Kayla’s personal supporting cast is small but mighty, in the form of her goofy dad, played charmingly by Josh Hamilton, who bears the brunt of her teenage moodiness with an endearing compassion. The other, a young boy about her age named Riley, seems relatively unimportant until you realize that his own awkwardness is what everyone needs: a person who can make you feel cool, confident, and comfortable, partially because they see you as you are and still like you. Also because they remind you there’s always people out there just as socially clumsy as you. Everyone has their people, and it’s beautiful to see Kayla begin to find hers as she navigates through all these first-time experiences that we now take for granted and have forgotten.

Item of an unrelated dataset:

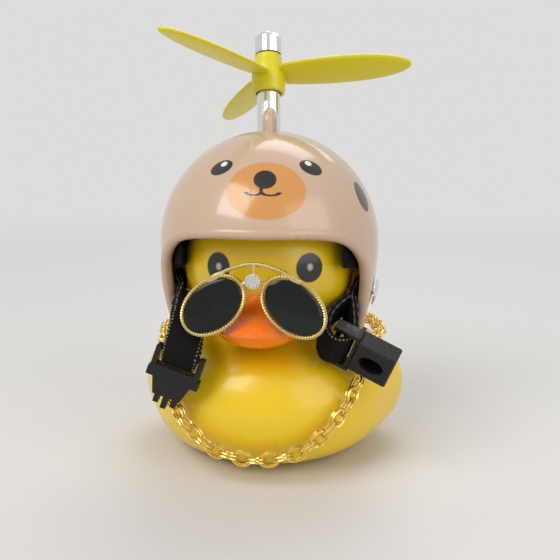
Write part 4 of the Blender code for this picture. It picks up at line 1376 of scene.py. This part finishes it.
class Glasses:
    """The gold sunglasses with their crystal."""

    def __init__(self, sizes: GlassesSizes) -> None:
        """Place the glasses.

        Args:
            sizes: Their sizes.
        """
        self.sizes = sizes
        self.matrix = placed(sizes.centre, (sizes.nod, 0.0, 0.0))

    def outline(self, side: Side, count: int, grow: float = 0.0) -> list[Vector]:
        """Give the slanted outline of one lens.

        Args:
            side: Which lens.
            count: How many points.
            grow: Added to both half sizes.

        Returns:
            Points in the row frame.
        """
        s = self.sizes
        slant = math.radians(s.slant) * side.value
        points = []
        for x, z in circle(1.0, count):
            x, z = x * (s.half_length + grow), z * (s.half_height + grow)
            flat = Vector((side.value * s.spacing + x * math.cos(slant) + z * math.sin(slant), 0.0,
                           z * math.cos(slant) - x * math.sin(slant)))
            points.append(self.matrix @ flat)
        return points

    def twisted(self, wire: MeshBuilder, path: Sequence[Vector], turns: int, closed: bool) -> None:
        """Wind two strands round each other along a path.

        Args:
            wire: The wire under construction.
            path: The centre line.
            turns: Whole turns of the twist.
            closed: Whether the path returns to its start.
        """
        s = self.sizes
        forward = (self.matrix.to_3x3() @ Vector((0.0, 1.0, 0.0))).normalized()
        offset = s.wire - s.strand
        for start in (0.0, math.pi):
            strand = []
            for index, (point, along) in enumerate(zip(path, tangents(path, closed))):
                turn = start + FULL_TURN * turns * index / len(path)
                side = along.cross(forward).normalized()
                strand.append(point + side * offset * math.cos(turn) + forward * offset * math.sin(turn))
            wire.tube(strand, s.strand, s.strand_sides, forward, closed)

    def build(self, finishes: Finishes) -> None:
        """Build the wire, the lenses and the crystal.

        Args:
            finishes: The materials.
        """
        s = self.sizes
        wire = MeshBuilder("glasses_twisted_wire")
        for side in Side:
            self.twisted(wire, self.outline(side, s.rim_steps), s.rim_twists, True)
            self.add_arm(wire, side)
            self.add_gusset(wire, side)
            self.build_lens(side, finishes)
        knots = [(share * s.brow_half_span, 0.0, height) for share, height in s.brow]
        arch = smooth_path(knots, s.brow_steps)
        self.twisted(wire, [self.matrix @ point for point in arch], s.brow_twists, False)
        for thin in (smooth_path(s.bridge, s.steps), [Vector(point) for point in s.prong]):
            laid = [self.matrix @ point for point in thin]
            wire.tube(laid, s.thin_share * s.wire, s.thin_sides, (0.0, 1.0, 0.0))
        wire.finish(finishes.wire.material, Body.DUCK, ("glasses_frame",), "frame_gold")
        self.build_crystal(finishes)

    def add_gusset(self, wire: MeshBuilder, side: Side) -> None:
        """Add the solid tongue where the brow wire meets a rim.

        Args:
            wire: The wire under construction.
            side: Which rim.
        """
        s = self.sizes
        span = side.value * s.brow_half_span
        path = smooth_path([(share * span, 0.0, height) for share, height in s.gusset], s.gusset_steps)
        rings = []
        for index, point in enumerate(path):
            bulge = math.sin(math.pi * (index + 0.5) / len(path))
            height = s.gusset_height * s.wire * (s.gusset_start + (1.0 - s.gusset_start) * bulge)
            centre = point + Vector((0.0, 0.0, s.gusset_drop))
            rings.append([self.matrix @ (centre + Vector((0.0, x * s.thin_share * s.wire, z * height)))
                          for x, z in circle(1.0, s.gusset_sides)])
        wire.loft(rings)

    def add_arm(self, wire: MeshBuilder, side: Side) -> None:
        """Add the short arm that rests against the head behind the lens.

        Args:
            wire: The wire under construction.
            side: Which arm.
        """
        s = self.sizes
        outer = max(self.outline(side, s.arm_corners), key=lambda point: side.value * point.x)
        foot = Vector((side.value * s.arm_foot[0], s.arm_foot[1], s.arm_foot[2]))
        path = smooth_path([outer, outer.lerp(foot, 0.5), foot], s.steps)
        wire.tube(path, s.arm_share * s.wire, s.arm_sides, UP)

    def build_lens(self, side: Side, finishes: Finishes) -> None:
        """Build one slightly domed lens.

        Args:
            side: Which lens.
            finishes: The materials.
        """
        s = self.sizes
        centre = self.matrix @ Vector((side.value * s.spacing, 0.0, 0.0))
        forward = self.matrix.to_3x3() @ Vector((0.0, -1.0, 0.0))
        edge = self.outline(side, s.lens_steps, -s.wire - s.lens_seat)
        half = s.lens_thickness / 2
        rings = [[centre + forward * -half], [point - forward * half for point in edge]]
        for share in s.lens_rings:
            bulge = half + s.lens_bulge * (1.0 - share ** 2) - (s.lens_edge if share == 1.0 else 0.0)
            rings.append([centre + (point - centre) * share + forward * bulge for point in edge])
        rings.append([centre + forward * (half + s.lens_bulge)])
        word = side.name.lower()
        lens = MeshBuilder("dark_lens_" + word).loft(rings)
        lens.finish(finishes.lens.material, Body.DUCK, ("lens_" + word,), "lens_dark")

    def build_crystal(self, finishes: Finishes) -> None:
        """Build the faceted stone.

        Args:
            finishes: The materials.
        """
        s = self.sizes
        profile = [(out * s.crystal_radius, up * s.crystal_depth) for out, up in s.stone]
        place = placed((0.0, -s.wire - s.gap - s.crystal_depth / 2, s.crystal_height), (90.0, 0.0, 0.0))
        stone = MeshBuilder("crystal_stone").lathe(profile, s.facets, self.matrix @ place)
        stone.finish(finishes.crystal.material, Body.DUCK, ("crystal",), "crystal", angle=0.0)


@dataclass(frozen=True)
class Chain:
    """The gold chain round the duck's neck, as pairs of oval rings."""

    sizes: ChainSizes
    duck: DuckForm

    def path(self) -> list[Vector]:
        """Give the closed centre line.

        Returns:
            Its points.
        """
        s = self.sizes
        right = smooth_path([(math.radians(turn), height, 0.0) for turn, height in s.route], s.steps)
        rows = self.duck.sections(s.steps)
        points = [self.duck.above(turn, height, s.standoff, rows) for turn, height, _ in right]
        return points + [Vector((-point.x, point.y, point.z)) for point in points[-2:0:-1]]

    def link_frame(self, points: Sequence[Vector], index: int, tilt: float) -> Matrix:
        """Give one link's frame, X along the chain.

        Args:
            points: Even points of the chain.
            index: Which link.
            tilt: Turn about the chain, in degrees.

        Returns:
            The frame.
        """
        d = self.duck.sizes
        centre = points[index]
        along = (points[(index + 1) % len(points)] - points[index - 1]).normalized()
        outward = Vector((centre.x, centre.y - (d.back - d.front) / 2, self.sizes.facing * d.belly_height))
        outward = (outward - along * outward.dot(along)).normalized()
        basis = Matrix((along, outward.cross(along), outward)).transposed().to_4x4()
        return Matrix.Translation(centre) @ basis @ Matrix.Rotation(math.radians(tilt), 4, "X")

    def build(self, finishes: Finishes) -> None:
        """Build every link.

        Args:
            finishes: The materials.
        """
        s = self.sizes
        path = self.path()
        total = sum((b - a).length for a, b in zip(path, path[1:] + path[:1]))
        count = 2 * round(total / s.pitch / 2)
        points, pitch = even_path(path, count)
        reach = sum(1 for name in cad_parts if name.startswith("chain_ring_")) // 4
        back = MeshBuilder("chain_links_behind")
        for index in range(-reach, count - reach):
            matrix = self.link_frame(points, index % count, s.flat_tilt if index % 2 else s.edge_tilt)
            for side, word in ((1, "a"), (-1, "b")):
                front = index <= reach
                label = f"{index + reach + 1:02d}{word}"
                ring = MeshBuilder("link_" + label) if front else back
                self.add_ring(ring, matrix @ Matrix.Translation((0.0, 0.0, side * s.apart)), pitch)
                if front:
                    ring.finish(finishes.gold.material, Body.DUCK, ("chain_ring_" + label,), "chain_gold")
        back.finish(finishes.gold.material, Body.DUCK, ("chain_back",), "chain_gold")

    def add_ring(self, ring: MeshBuilder, matrix: Matrix, pitch: float) -> None:
        """Add one oval ring.

        Args:
            ring: The mesh under construction.
            matrix: The ring's frame.
            pitch: Distance between links.
        """
        s = self.sizes
        length, width = pitch + s.overlap, s.link_width - 2 * s.wire
        points = [matrix @ Vector((length / 2 * x, width / 2 * y, 0.0)) for x, y in circle(1.0, s.ring_steps)]
        ring.tube(points, s.wire, s.ring_sides, matrix.to_3x3() @ Vector(UP), closed=True)


class Hardware:
    """CAD nodes that are shown as they are, with finishes and rounded edges."""

    @staticmethod
    def build(finishes: Finishes) -> None:
        """Give each node its finish.

        Args:
            finishes: The materials.
        """
        plans: tuple[tuple[str, Shader, float], ...] = (
            ("propeller_post", finishes.chrome, 0.0), ("post_cap", finishes.chrome, 0.0003),
            ("rivet_left", finishes.chrome, 0.0), ("rivet_right", finishes.chrome, 0.0),
            ("buckle_socket", finishes.buckle, 0.00025), ("buckle_plug", finishes.buckle, 0.0003),
            ("squeaker", finishes.squeaker, 0.0),
        )
        for name, finish, edge_width in plans:
            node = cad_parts[name]
            node.data.materials.clear()
            node.data.materials.append(finish.material)
            if edge_width:
                node.modifiers.new("weld", "WELD").merge_threshold = WELD_DISTANCE
                bevel = node.modifiers.new("rounded edges", "BEVEL")
                bevel.width = edge_width
                bevel.segments = 3
                bevel.limit_method = "ANGLE"
                bevel.angle_limit = math.radians(35.0)
            LOG.info("%s: finish %s", name, finish.material.name)


@dataclass(frozen=True)
class Lamp:
    """A square soft light that faces the object; power in watts."""

    name: str
    place: Triple
    size: float
    power: float


@dataclass(frozen=True)
class StudioSizes:
    """The floor's fade, the lamps and the photograph's view."""

    floor_radius: float = 6.0
    floor_drop: float = -0.00005
    fade_start: float = 0.15
    fade_end: float = 0.85
    daylight: float = 0.42
    lamps: tuple[Lamp, ...] = (
        Lamp("key", (-0.45, -0.55, 0.75), 0.55, 4.9), Lamp("fill", (0.65, -0.50, 0.40), 0.70, 2.3),
        Lamp("rim", (0.10, 0.60, 0.80), 0.60, 2.6),
    )
    aim: Triple = (0.0, 0.0, 0.06)
    camera: Triple = (0.02742, -0.22332, 0.0950)
    heading: float = 6.18
    pitch: float = 10.5
    lens: float = 46.93
    sensor: float = 36.0
    nearest: float = 0.01


@dataclass(frozen=True)
class Studio:
    """Floor, background, lights and camera."""

    sizes: StudioSizes

    def build(self) -> None:
        """Build the whole studio."""
        self.build_floor()
        self.build_world()
        for lamp in self.sizes.lamps:
            data = bpy.data.lights.new(lamp.name, "AREA")
            data.shape = "SQUARE"
            data.size = lamp.size
            data.energy = lamp.power
            self.add(lamp.name, data, lamp.place, Vector(self.sizes.aim) - Vector(lamp.place))
        self.place_camera()

    @staticmethod
    def add(name: str, data: bpy.types.ID, place: Sequence[float], forward: Vector) -> bpy.types.Object:
        """Add an object that looks along a direction.

        Args:
            name: Its name.
            data: Its lamp or camera.
            place: Where it stands.
            forward: Where it looks.

        Returns:
            The object.
        """
        made = bpy.data.objects.new(name, data)
        made.location = place
        made.rotation_euler = forward.to_track_quat("-Z", "Y").to_euler()
        bpy.context.scene.collection.objects.link(made)
        return made

    def build_floor(self) -> None:
        """Build a pale floor that fades into the background further off."""
        s = self.sizes
        finish = Shader("studio floor", Colour.FLOOR, (8.0, 0.55, 0.65))
        far = finish.ramp(finish.length(finish.place), s.fade_start, s.fade_end)
        inputs = {0: finish.math("MULTIPLY", far, finish.seen("Glossy")), 1: finish.shader.outputs["BSDF"],
                  2: finish.node("Emission", {"Color": Colour.BACKGROUND.opaque})}
        finish.feed(finish.nodes["Material Output"].inputs["Surface"], finish.node("MixShader", inputs))
        bm = bmesh.new()
        bmesh.ops.create_circle(bm, cap_ends=True, segments=96, radius=s.floor_radius)
        bmesh.ops.translate(bm, vec=(0.0, 0.0, s.floor_drop), verts=bm.verts[:])
        mesh = bpy.data.meshes.new("studio_sweep")
        bm.to_mesh(mesh)
        bm.free()
        mesh.shade_smooth()
        mesh.materials.append(finish.material)
        floor = bpy.data.objects.new("studio_sweep", mesh)
        bpy.context.scene.collection.objects.link(floor)

    def build_world(self) -> None:
        """Light the scene softly, and show the background to the camera, gloss and glass."""
        world = bpy.data.worlds.new("studio world")
        bpy.context.scene.world = world
        world.use_nodes = True
        tree = Nodes(world.node_tree)
        tree.nodes.clear()
        light = tree.node("Background", {"Color": Colour.DAYLIGHT.opaque, "Strength": self.sizes.daylight})
        pale = tree.node("Background", {"Color": Colour.BACKGROUND.opaque})
        output = tree.nodes.new("ShaderNodeOutputWorld")
        seen = tree.seen("Glossy", "Transmission")
        tree.feed(output.inputs["Surface"], tree.node("MixShader", {0: seen, 1: light, 2: pale}))

    def place_camera(self) -> None:
        """Set the photograph's view."""
        s = self.sizes
        heading, pitch = math.radians(s.heading), math.radians(s.pitch)
        forward = Vector((-math.sin(heading) * math.cos(pitch), math.cos(heading) * math.cos(pitch),
                          -math.sin(pitch)))
        data = bpy.data.cameras.new("camera")
        data.sensor_width = s.sensor
        data.lens = s.lens
        data.clip_start = s.nearest
        bpy.context.scene.camera = self.add("camera", data, s.camera, forward)
        bpy.context.scene.view_settings.view_transform = "Standard"


def main() -> None:
    """Build the object's looks in order."""
    form, duck = HelmetForm(HelmetSizes()), DuckForm(DuckSizes())
    finishes = Finishes(form)
    for builder in (duck, Helmet(form), Propeller(PropellerSizes(), form.sizes.centre), Hardware(),
                    Straps(StrapSizes(), form), Glasses(GlassesSizes()), Chain(ChainSizes(), duck)):
        builder.build(finishes)
        LOG.info("%s done", type(builder).__name__)
    Studio(StudioSizes()).build()


if __name__ == "__main__":
    main()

The world is seen through Kayla’s music, internet quizzes, Instagram and YouTube videos, all of which portray the type of person she aspires to be despite her interior knowledge that she’s far off the mark. By the end, if she’s any closer to her ideal, or, even better, closer than simply liking herself for who she is now, you will want to cheer her triumph.
Eighth Grade is a horror movie of a different kind, without danger or murder, but a movie that will make you cringe, cover your eyes, and fidget in your seat more than most horrors you’ve seen this year. Its strength is reminding of an experience that we forgot, but one to which we can all relate, even if you weren’t a kid like Kayla. Her feelings are universal, even if you were one of the mean popular girls depicted as the emotional antagonist of this film, and the closest thing Eighth Grade has to a villain.
Would I recommend the film to a person of Kayla’s age, despite its R rating? I would. Would I recommend the film to someone older, far out of touch with the realities of kids growing up with our some predilections, only with the permanence and accessibility that the internet offers? I would. Even more.